**Work to be completed:**
Identify the lines that contain the string "Blender" and copy all of them.

----------------

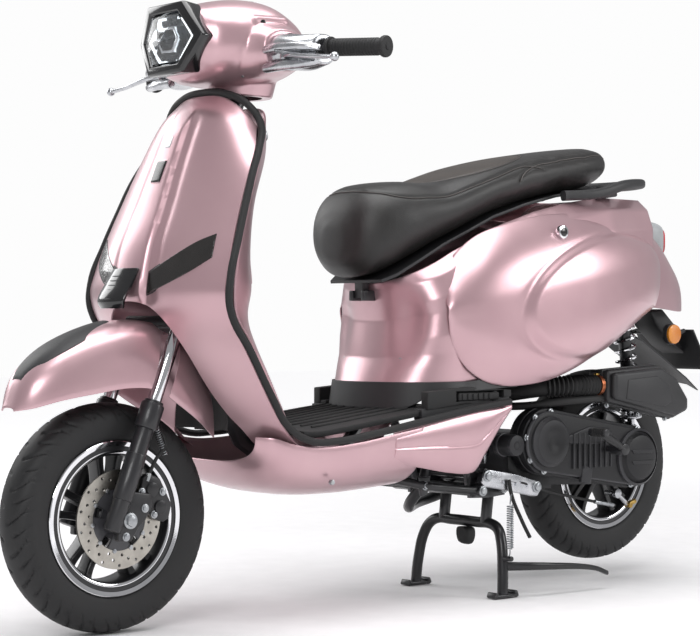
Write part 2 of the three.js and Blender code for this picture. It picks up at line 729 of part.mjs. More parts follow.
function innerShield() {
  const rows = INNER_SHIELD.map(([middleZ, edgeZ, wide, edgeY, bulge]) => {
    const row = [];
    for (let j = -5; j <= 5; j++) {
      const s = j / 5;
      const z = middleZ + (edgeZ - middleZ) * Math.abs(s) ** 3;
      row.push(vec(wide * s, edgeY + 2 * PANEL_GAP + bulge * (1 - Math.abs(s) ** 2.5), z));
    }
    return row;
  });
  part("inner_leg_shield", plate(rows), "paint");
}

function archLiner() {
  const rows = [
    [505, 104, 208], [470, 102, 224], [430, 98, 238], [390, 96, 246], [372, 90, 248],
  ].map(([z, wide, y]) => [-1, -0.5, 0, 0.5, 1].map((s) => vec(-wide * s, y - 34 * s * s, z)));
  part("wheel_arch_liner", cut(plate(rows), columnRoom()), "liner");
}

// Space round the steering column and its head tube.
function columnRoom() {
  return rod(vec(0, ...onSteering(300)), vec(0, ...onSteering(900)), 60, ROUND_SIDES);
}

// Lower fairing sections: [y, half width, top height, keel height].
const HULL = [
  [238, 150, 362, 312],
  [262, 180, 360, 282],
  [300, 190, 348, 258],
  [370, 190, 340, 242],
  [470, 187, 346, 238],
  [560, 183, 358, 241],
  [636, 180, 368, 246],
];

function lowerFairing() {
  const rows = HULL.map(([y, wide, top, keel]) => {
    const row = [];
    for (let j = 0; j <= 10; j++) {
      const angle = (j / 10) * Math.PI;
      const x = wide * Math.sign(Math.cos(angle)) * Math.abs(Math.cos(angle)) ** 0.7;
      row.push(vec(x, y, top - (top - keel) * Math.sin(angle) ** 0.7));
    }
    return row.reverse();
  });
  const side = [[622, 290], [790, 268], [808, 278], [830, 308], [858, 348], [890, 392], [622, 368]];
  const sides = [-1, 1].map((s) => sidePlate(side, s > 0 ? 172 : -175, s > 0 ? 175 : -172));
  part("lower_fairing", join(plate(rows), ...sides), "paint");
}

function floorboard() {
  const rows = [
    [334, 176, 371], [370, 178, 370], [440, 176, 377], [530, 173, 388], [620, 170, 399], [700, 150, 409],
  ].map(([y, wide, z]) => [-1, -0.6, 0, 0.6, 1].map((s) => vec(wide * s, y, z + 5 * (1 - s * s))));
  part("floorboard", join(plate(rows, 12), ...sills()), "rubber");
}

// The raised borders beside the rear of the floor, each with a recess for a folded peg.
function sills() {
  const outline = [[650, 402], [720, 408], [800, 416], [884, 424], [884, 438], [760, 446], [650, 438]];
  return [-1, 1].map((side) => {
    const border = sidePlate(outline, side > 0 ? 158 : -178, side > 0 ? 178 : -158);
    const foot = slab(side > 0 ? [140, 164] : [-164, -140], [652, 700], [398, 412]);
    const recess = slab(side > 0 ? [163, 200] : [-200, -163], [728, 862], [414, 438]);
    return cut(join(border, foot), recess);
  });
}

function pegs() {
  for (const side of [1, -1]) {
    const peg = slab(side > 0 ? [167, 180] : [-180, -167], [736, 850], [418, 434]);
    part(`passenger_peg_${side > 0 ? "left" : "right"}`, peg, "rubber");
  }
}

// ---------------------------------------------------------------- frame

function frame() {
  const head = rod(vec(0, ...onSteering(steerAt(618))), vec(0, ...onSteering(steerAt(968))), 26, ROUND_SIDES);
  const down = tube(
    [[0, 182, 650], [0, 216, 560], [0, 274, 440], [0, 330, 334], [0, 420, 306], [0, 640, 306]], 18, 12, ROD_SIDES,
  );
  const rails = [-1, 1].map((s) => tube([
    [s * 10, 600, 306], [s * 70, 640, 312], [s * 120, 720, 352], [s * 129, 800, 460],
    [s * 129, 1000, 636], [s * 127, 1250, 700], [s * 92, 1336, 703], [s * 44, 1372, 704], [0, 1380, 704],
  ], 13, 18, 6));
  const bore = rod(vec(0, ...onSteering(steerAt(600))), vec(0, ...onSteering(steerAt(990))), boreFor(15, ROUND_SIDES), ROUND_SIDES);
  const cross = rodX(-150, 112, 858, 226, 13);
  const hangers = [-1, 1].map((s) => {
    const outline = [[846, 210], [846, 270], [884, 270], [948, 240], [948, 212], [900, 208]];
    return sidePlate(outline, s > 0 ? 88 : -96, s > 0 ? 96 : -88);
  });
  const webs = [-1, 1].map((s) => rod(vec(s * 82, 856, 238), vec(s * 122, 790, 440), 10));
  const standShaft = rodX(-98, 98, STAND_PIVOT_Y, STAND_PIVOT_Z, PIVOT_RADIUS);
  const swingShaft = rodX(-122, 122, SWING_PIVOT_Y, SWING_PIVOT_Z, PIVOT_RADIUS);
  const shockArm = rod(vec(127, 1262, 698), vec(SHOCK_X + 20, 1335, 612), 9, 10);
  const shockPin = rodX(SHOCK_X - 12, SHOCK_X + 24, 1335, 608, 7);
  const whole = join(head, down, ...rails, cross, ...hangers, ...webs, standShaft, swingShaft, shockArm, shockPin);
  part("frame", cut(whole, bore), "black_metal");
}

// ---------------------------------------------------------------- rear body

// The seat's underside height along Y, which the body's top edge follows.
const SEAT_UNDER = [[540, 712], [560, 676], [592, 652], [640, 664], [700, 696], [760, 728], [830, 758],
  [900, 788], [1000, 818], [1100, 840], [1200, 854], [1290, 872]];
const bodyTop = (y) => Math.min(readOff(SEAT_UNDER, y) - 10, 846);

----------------

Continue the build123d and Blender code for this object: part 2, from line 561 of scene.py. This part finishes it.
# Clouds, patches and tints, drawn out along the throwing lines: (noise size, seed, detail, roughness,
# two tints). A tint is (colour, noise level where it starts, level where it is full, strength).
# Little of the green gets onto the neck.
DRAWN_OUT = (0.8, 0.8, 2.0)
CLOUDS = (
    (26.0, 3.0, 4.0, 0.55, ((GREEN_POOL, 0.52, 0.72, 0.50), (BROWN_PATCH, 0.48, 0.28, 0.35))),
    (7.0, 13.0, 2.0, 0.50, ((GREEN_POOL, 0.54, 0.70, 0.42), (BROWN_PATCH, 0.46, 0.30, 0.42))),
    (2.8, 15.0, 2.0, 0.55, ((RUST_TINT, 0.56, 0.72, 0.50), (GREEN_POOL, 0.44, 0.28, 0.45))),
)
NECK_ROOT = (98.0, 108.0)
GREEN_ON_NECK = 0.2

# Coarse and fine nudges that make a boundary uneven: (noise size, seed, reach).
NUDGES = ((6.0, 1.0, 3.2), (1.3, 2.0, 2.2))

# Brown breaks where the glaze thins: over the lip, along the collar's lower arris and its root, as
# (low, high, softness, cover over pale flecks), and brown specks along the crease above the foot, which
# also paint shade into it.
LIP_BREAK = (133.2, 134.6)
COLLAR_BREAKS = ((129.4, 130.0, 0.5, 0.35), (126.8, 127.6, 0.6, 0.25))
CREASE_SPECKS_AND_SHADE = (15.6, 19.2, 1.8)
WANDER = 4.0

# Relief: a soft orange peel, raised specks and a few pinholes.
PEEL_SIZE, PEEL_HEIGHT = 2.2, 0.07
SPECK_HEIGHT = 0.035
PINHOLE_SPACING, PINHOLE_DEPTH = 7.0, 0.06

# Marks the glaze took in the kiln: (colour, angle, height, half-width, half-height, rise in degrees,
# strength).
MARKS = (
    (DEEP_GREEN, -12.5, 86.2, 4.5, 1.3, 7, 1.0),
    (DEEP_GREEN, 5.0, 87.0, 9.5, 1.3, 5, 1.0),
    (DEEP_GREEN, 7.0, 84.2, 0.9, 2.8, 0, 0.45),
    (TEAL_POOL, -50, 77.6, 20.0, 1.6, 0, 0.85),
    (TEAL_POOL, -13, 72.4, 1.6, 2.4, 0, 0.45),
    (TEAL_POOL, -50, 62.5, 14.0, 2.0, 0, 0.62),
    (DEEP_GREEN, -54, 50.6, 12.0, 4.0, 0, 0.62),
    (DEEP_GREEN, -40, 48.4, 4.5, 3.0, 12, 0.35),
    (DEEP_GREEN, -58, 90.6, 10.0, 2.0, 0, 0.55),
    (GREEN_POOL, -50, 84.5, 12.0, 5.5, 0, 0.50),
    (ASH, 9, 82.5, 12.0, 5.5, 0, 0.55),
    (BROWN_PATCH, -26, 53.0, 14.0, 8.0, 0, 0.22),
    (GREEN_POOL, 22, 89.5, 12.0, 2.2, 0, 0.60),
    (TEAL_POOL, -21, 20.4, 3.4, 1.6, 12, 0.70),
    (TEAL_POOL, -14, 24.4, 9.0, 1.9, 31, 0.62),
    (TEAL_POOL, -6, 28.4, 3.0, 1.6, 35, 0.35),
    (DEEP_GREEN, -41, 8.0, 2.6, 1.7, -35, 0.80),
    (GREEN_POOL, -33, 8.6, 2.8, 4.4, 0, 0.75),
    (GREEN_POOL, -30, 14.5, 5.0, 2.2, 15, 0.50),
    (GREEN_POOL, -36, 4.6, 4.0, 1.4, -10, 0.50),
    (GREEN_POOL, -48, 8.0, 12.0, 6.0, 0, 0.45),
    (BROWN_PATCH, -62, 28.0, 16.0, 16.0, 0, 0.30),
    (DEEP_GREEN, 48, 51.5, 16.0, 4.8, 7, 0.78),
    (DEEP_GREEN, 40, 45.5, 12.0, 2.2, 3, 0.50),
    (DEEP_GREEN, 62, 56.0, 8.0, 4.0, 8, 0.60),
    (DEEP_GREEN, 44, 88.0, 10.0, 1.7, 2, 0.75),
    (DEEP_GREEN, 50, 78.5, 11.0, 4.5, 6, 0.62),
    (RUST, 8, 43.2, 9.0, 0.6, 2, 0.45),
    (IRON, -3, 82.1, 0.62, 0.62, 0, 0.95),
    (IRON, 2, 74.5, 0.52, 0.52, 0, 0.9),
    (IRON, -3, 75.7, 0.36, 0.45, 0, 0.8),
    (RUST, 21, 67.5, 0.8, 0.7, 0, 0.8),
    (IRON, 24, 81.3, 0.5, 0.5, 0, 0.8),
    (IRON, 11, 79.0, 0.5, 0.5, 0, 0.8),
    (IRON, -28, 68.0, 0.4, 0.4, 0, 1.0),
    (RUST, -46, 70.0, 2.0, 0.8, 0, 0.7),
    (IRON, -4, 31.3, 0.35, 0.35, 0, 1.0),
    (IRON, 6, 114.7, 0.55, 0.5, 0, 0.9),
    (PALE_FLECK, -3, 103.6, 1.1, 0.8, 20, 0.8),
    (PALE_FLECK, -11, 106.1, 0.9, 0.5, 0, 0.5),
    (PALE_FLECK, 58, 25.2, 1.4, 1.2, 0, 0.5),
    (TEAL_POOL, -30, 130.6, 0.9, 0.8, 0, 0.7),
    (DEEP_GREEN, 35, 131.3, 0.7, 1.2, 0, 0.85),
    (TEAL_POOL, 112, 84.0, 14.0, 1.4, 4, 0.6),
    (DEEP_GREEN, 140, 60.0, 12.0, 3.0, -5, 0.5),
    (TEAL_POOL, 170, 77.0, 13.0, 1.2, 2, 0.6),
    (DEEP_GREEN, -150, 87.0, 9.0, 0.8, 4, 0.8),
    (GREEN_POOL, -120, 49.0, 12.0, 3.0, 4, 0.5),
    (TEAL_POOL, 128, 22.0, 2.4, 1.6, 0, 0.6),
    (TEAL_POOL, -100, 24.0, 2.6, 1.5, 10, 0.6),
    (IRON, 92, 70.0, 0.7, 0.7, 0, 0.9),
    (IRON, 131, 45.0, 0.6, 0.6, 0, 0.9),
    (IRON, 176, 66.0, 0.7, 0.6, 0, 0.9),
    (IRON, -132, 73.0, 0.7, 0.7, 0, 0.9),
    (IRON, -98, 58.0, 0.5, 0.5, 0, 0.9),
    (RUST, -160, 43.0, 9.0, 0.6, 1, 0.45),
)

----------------

**Completed exercise:**
Write part 2 of the three.js and Blender code for this picture. It picks up at line 729 of part.mjs. More parts follow.
Continue the build123d and Blender code for this object: part 2, from line 561 of scene.py. This part finishes it.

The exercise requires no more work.